U.S. corn prices have soared 17 percent this month as day after day of hot dry weather persists in the heart of the Midwest, where Iowa and Illinois alone produce one-third of all U.S. corn and soybeans.
The markets are "on fire" as concerns mount that the United States, the world's top exporter of these two food and feed crops, will be hit with crop losses. That would hit not only the U.S. government budget and insurance companies with crop insurance payments but also spur a fresh round of world food price inflation, experts say.
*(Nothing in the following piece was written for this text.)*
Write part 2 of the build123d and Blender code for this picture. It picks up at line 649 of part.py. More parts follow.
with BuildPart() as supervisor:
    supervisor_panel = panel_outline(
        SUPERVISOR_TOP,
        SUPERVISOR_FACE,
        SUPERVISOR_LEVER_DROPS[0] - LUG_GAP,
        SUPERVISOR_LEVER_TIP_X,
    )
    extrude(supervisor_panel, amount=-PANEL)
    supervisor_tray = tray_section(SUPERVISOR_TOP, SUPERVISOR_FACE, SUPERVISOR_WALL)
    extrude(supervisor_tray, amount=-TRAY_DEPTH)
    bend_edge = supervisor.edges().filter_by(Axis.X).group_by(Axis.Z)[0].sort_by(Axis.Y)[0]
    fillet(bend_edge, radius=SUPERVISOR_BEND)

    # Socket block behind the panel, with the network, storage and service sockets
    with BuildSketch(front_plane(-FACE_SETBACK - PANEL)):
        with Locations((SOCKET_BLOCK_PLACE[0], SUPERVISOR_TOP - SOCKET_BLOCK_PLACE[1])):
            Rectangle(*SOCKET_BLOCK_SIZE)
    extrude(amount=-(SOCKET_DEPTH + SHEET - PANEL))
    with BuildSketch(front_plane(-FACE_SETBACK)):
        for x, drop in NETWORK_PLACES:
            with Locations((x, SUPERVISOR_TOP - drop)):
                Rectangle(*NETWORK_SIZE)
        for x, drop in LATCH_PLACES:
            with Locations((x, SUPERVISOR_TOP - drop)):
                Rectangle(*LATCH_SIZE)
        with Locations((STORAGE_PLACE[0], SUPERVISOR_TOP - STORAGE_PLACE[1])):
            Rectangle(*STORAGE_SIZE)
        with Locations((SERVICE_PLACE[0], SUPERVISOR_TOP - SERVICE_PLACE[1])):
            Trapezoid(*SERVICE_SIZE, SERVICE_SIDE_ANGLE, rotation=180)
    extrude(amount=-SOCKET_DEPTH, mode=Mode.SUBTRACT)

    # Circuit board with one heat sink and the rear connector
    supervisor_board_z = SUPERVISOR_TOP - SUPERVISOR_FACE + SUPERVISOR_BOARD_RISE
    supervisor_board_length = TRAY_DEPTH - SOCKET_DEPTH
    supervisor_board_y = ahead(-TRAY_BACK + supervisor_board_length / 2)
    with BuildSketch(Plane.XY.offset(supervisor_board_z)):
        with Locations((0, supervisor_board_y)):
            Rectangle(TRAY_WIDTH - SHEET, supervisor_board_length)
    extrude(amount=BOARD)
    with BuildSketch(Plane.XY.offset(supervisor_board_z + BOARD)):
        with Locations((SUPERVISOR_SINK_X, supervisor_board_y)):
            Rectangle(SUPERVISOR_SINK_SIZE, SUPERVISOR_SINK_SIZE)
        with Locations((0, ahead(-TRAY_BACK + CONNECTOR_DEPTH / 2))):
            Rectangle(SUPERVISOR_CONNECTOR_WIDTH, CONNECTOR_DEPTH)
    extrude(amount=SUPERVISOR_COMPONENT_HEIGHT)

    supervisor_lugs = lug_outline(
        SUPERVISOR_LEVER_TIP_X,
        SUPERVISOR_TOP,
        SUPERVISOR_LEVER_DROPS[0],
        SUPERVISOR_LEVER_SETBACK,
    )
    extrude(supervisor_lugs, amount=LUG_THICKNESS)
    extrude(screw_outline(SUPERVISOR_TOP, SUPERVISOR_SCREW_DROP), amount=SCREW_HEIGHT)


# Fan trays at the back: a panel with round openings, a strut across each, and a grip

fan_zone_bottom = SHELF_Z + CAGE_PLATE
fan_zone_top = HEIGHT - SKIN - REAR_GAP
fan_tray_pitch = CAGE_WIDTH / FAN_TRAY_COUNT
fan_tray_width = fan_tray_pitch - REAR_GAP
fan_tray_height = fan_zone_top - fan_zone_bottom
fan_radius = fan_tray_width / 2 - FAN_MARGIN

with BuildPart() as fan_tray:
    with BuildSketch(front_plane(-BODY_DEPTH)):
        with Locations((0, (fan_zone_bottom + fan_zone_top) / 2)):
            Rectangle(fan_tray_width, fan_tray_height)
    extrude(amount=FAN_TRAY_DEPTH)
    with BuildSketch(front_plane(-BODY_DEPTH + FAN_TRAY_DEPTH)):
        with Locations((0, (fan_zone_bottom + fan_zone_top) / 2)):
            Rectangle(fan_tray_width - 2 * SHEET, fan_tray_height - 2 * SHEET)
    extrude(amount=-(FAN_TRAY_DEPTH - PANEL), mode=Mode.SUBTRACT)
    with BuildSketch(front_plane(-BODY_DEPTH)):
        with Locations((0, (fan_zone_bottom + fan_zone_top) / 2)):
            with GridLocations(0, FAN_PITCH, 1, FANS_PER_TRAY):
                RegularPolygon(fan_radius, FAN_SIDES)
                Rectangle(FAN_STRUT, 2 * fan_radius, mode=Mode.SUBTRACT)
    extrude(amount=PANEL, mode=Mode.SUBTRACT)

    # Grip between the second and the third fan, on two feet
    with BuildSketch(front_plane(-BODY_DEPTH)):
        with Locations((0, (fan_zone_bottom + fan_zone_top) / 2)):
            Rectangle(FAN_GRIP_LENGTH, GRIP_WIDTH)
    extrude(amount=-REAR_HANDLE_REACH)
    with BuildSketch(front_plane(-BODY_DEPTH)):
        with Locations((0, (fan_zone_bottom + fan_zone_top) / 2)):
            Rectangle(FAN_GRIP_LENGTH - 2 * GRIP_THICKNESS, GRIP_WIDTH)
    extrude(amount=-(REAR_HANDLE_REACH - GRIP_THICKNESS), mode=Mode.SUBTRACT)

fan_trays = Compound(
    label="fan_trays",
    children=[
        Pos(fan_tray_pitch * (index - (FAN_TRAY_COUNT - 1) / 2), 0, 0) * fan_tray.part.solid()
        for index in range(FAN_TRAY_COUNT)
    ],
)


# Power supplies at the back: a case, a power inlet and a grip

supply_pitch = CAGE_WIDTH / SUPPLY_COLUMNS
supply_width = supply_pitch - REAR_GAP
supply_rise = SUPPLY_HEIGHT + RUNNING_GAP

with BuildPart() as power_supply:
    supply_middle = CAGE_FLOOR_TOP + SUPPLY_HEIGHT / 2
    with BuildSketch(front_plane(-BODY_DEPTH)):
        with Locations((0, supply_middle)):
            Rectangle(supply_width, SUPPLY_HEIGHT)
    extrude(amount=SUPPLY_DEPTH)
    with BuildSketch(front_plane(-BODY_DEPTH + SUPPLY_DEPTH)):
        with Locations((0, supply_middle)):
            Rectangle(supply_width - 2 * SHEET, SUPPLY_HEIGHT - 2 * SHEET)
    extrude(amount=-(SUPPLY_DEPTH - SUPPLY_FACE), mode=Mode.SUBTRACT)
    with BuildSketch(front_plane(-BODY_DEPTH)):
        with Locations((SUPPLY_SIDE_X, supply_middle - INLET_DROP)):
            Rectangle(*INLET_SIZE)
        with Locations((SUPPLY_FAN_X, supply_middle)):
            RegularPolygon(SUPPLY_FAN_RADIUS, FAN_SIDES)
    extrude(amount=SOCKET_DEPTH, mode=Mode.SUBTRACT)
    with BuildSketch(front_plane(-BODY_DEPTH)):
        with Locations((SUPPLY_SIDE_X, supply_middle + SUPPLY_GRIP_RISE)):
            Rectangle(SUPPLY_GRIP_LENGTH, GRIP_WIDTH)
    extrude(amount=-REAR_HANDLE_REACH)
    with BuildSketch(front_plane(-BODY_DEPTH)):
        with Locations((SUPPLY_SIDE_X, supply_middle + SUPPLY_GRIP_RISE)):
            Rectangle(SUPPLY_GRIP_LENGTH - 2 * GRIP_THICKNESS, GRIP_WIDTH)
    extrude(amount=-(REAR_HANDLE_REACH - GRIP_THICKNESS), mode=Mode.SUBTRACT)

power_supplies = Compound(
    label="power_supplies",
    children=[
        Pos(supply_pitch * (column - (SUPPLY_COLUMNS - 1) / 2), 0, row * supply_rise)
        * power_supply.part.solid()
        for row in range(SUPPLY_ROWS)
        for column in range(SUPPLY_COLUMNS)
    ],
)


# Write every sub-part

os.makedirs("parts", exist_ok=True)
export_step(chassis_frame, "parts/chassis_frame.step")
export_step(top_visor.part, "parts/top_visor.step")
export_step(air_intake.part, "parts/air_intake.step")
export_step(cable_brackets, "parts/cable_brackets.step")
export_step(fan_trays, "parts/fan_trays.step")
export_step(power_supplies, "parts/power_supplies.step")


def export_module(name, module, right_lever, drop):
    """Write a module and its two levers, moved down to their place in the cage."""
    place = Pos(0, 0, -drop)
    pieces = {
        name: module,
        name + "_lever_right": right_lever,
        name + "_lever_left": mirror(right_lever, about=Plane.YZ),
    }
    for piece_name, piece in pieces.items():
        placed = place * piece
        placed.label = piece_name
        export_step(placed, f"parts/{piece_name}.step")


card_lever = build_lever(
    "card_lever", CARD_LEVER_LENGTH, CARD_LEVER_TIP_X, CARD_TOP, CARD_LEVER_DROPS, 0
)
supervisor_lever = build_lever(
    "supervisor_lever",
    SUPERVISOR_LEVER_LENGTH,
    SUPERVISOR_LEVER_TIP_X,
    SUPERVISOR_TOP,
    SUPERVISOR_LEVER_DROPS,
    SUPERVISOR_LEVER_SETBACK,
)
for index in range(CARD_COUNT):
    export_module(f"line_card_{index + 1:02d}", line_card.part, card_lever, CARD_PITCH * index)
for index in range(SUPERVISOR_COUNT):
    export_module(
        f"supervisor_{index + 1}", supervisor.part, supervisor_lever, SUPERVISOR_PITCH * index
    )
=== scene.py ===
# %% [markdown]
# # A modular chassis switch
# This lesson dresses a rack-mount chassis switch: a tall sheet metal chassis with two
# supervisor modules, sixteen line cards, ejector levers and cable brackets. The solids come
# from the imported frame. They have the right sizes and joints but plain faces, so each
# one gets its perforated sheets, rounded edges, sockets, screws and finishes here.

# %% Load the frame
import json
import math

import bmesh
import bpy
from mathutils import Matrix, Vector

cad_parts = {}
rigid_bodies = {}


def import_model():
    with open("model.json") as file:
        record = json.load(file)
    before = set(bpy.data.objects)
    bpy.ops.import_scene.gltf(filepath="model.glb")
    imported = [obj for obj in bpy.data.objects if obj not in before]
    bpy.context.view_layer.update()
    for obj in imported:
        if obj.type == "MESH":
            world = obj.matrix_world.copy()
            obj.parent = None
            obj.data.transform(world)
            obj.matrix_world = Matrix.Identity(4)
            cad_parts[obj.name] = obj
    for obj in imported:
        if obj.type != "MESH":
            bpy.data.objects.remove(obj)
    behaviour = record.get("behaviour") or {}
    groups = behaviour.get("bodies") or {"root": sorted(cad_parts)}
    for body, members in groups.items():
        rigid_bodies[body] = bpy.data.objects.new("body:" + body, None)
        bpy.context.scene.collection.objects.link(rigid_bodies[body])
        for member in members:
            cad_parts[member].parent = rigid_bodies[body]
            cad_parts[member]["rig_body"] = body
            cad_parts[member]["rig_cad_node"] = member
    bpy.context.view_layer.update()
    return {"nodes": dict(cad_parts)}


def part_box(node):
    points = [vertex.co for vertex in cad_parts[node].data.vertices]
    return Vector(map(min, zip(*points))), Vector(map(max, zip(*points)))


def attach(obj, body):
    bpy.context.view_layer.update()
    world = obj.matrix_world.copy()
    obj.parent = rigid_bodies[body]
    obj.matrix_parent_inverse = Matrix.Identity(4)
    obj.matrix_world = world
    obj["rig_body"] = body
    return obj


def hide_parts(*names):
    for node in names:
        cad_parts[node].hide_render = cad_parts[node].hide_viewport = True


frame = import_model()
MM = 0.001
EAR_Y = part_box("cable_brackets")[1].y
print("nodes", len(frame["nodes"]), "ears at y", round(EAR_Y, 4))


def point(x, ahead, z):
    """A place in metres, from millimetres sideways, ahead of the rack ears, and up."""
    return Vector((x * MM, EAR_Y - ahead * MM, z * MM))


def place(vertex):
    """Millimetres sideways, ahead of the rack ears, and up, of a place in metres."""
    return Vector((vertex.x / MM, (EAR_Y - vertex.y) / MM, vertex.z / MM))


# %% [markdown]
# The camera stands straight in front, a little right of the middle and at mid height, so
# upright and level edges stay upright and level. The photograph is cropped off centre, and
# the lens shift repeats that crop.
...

Concerns right now are zeroed in on corn, which is planted before soybeans and is just entering its key growth stage of pollination -- the period when the corn plant starts producing the grain kernels. In the Midwest, the pollination will be under way for the next four weeks. There is a direct correlation between pollination and final yields, with the success of pollination determined by the level of moisture and amount of heat the corn plant receives.
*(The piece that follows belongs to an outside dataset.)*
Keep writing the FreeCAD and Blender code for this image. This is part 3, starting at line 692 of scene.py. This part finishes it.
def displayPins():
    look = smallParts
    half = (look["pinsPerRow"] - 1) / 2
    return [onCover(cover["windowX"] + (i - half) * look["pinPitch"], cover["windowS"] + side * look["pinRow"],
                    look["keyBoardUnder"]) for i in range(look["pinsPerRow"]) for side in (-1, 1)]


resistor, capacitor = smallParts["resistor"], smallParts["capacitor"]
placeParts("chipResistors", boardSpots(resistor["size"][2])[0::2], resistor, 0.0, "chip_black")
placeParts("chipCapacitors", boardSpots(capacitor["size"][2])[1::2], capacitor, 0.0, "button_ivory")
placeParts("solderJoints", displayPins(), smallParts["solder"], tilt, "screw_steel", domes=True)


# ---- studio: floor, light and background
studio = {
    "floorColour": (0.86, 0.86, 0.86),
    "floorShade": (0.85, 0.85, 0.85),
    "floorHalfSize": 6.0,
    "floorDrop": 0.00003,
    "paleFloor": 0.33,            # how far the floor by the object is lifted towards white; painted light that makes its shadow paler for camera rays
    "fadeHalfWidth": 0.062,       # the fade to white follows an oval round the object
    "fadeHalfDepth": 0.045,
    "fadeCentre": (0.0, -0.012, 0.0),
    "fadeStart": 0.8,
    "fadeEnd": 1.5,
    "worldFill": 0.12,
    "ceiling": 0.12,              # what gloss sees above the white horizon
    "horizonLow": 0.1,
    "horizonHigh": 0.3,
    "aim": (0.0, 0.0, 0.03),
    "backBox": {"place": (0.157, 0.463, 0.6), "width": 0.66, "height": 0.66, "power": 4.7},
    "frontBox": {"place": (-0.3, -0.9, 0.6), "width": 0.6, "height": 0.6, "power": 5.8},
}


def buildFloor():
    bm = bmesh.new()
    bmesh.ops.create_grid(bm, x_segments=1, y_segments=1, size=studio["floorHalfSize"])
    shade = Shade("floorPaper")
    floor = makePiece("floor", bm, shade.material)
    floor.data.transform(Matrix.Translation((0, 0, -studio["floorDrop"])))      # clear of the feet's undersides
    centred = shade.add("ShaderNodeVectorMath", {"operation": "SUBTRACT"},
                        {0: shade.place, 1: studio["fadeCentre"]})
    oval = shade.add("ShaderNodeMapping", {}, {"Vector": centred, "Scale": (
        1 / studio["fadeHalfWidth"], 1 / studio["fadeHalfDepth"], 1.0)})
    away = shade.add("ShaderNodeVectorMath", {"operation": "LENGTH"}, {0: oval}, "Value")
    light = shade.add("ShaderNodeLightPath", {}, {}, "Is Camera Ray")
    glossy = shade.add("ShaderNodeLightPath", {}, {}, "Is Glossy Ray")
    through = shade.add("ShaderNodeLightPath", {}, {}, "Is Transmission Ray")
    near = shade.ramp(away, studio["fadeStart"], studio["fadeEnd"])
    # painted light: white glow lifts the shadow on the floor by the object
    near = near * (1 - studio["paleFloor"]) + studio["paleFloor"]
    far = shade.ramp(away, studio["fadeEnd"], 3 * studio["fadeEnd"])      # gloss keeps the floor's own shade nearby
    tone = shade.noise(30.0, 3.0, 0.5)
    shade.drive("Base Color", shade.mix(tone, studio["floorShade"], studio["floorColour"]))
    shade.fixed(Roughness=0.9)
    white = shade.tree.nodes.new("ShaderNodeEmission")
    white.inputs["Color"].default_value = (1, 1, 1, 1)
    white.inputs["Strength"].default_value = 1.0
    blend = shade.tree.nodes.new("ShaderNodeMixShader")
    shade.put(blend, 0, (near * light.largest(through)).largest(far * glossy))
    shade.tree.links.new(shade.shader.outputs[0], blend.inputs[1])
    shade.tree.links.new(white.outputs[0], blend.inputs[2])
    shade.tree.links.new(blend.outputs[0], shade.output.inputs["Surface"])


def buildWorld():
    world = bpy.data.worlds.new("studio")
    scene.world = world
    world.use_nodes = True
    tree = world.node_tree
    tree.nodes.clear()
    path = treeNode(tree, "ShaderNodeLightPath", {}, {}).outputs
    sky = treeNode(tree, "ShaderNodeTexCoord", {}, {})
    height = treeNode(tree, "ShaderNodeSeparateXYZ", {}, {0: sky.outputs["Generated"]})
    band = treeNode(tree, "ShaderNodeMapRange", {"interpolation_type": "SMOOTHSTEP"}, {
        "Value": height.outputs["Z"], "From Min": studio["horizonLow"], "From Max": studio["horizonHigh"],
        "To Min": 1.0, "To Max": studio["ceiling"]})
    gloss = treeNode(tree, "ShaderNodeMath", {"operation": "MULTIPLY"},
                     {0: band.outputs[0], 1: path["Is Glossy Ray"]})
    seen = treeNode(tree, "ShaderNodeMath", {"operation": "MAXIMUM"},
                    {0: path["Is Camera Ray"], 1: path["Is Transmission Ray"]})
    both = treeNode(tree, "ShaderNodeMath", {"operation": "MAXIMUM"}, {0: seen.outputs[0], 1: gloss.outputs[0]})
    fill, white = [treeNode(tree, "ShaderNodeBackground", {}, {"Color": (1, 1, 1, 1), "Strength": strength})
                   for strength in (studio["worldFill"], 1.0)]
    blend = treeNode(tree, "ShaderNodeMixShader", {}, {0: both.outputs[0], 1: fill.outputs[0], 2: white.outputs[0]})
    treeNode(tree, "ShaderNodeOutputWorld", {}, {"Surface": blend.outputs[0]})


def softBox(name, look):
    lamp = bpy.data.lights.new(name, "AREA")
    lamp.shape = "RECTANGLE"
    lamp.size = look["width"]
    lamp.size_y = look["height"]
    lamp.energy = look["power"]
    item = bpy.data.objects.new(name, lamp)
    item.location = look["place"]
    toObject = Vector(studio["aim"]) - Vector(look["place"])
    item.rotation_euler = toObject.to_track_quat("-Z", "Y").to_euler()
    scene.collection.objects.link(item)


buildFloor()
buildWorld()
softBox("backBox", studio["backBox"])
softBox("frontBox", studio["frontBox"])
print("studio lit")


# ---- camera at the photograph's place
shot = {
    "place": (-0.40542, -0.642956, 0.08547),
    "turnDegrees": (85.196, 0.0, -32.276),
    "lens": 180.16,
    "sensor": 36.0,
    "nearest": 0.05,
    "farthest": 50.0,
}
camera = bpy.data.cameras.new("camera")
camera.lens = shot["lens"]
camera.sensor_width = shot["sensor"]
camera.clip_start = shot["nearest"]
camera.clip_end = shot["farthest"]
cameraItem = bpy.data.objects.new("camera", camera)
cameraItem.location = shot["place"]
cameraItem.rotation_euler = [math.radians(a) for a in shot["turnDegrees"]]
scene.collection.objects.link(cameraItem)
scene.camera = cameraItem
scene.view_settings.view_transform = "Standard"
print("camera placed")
USDA on Monday rated 56 percent of the U.S. corn crop as good/excellent, the lowest rating in that category in late June since 1988. That year, U.S. farmers produced only 4.9 billion bushels of corn, a full 33 percent below the government's initial May estimate of 7.3 billion bushels. Currently, USDA is forecasting a record U.S. corn crop of 14.8 billion bushels for 2012. That estimate came on June 12, before the latest drought pressures.